Mais la semaine dernière, la situation s’est compliquée encore à Syrte. En effet, les heurts et les exécutions de manifestants se réclamant de la mémoire de Kadhafi se multiplient. Un des chefs religieux de la ville, le Cheikh Khaled Al-Farjane, qui appartient à la grande tribu Al-Farjane, qui n’était pas jadis totalement hostile à l’ancien pouvoir, prend position en faveur de la liberté d’expression. Mal lui en a pris, le Cheikh était exécuté le jeudi 14 août par quelques nervis de Daech. Le lendemain, c’est l’embrasement. L' »Etat Islamique » arrête une centaine de personnes et se livre, sans mise en scène préalable, à son sport favori : la décapitation d’innocents. Pour ajouter à l’horreur, les djihadiste achèvent quelques dizaines de blessés à l’hôpital.
Au coeur du chaos politique
Nous voici, avec les événements dramatiques de Syrte, au cœur de la complexité libyenne. Sur le terrain, les camps en présence se divisent selon des lignes de démarcation floues et fluctuantes. A Syrte, les forces de l’Etat Islamique bénéficient de la compaisance du gouvernement « islamiste » de Tripoli. Lequel se garde bien d’affronter frontalement les djihadistes, trop heureux de disposer de chiens de garde efficaces contre des rebelles incontrôlables.

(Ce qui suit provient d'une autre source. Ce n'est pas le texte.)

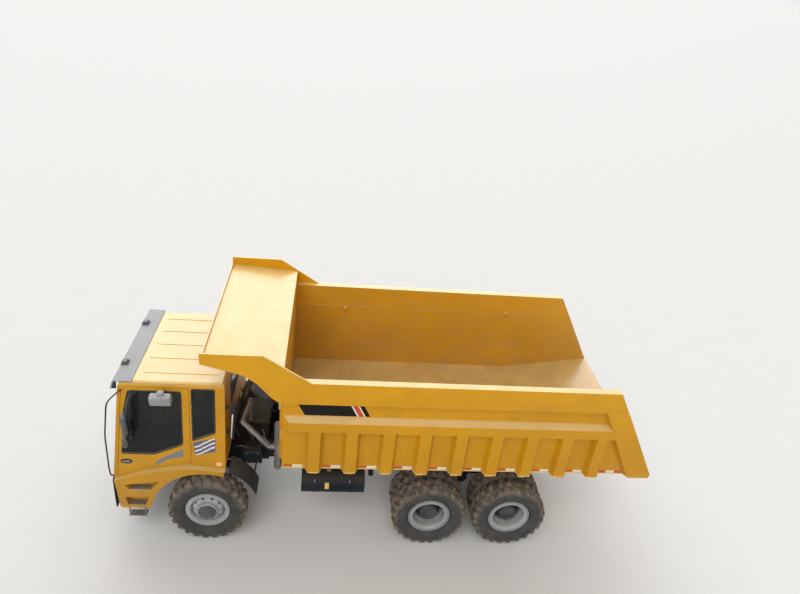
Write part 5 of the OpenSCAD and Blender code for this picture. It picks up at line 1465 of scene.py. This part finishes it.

Autre surprise, on découvre, toujours à Syrte et face à Daech, des solidarités indoupçonnées entre des « salafistes » hostiles au djihad, des représentants des tribus et des nostalgiques de l’ordre ancien khadafiste.
Une certitude en tout cas, si les anciens baassistes pro Saddam Hussein ont pu faire alliance en Irak avec l' »Etat Islamique », les fidèles de Kadhafi sont en Libye ses principaux adversaires.
Entre gens respectables
Pas plus le gouvernement légitime de Tobrouk que celui, non reconnu, de Tripoli ne souhaitent vraiment faire état de la réalité du pays « réel ». A Tobrouk, personne ne veut s’afficher ouvertement avec des noyaux fidèles à l’ancien régime, même si beaucoup anciens kadhafistes combattent aux cotés du général Khalifa Hafter, allié du gouvernement légitime de Tobrouk. Mais pas question pour ce dernier de revendiquer une telle alliance avec le diable vert, alors qu’il négocie à Genève avec l’ONU et les Américains. Entre gens respectables. L’ambassadeur du gouvernement de Tobrouk à Paris a ainsi déploré les graves incidents de Syrte, pleuré les victimes, mais sans donner guère plus de détails, pressé de tourner la page.
Quant au gouvernement de Tripoli, non légitime, qui s’appuie sur une mouvance « islamiste » aux contours flous, il fait mine de soutenir les « salafistes » de Syrte dans leur combat contre l’Etat islamique. Ainsi mardi, les autorités de Tripoli ont annoncé le lancement d’une « opération pour libérer Syrte ». Le ministère de la Défense a précisé que « les jeunes et les habitants de Syrte » participaient à cette offensive, soutenus par des raids de l’aviation. Mais sur le terrain, rien n’indique que les milices de Tripoli aient vraiment prêté main forte aux anti-Daech, bien au contraire.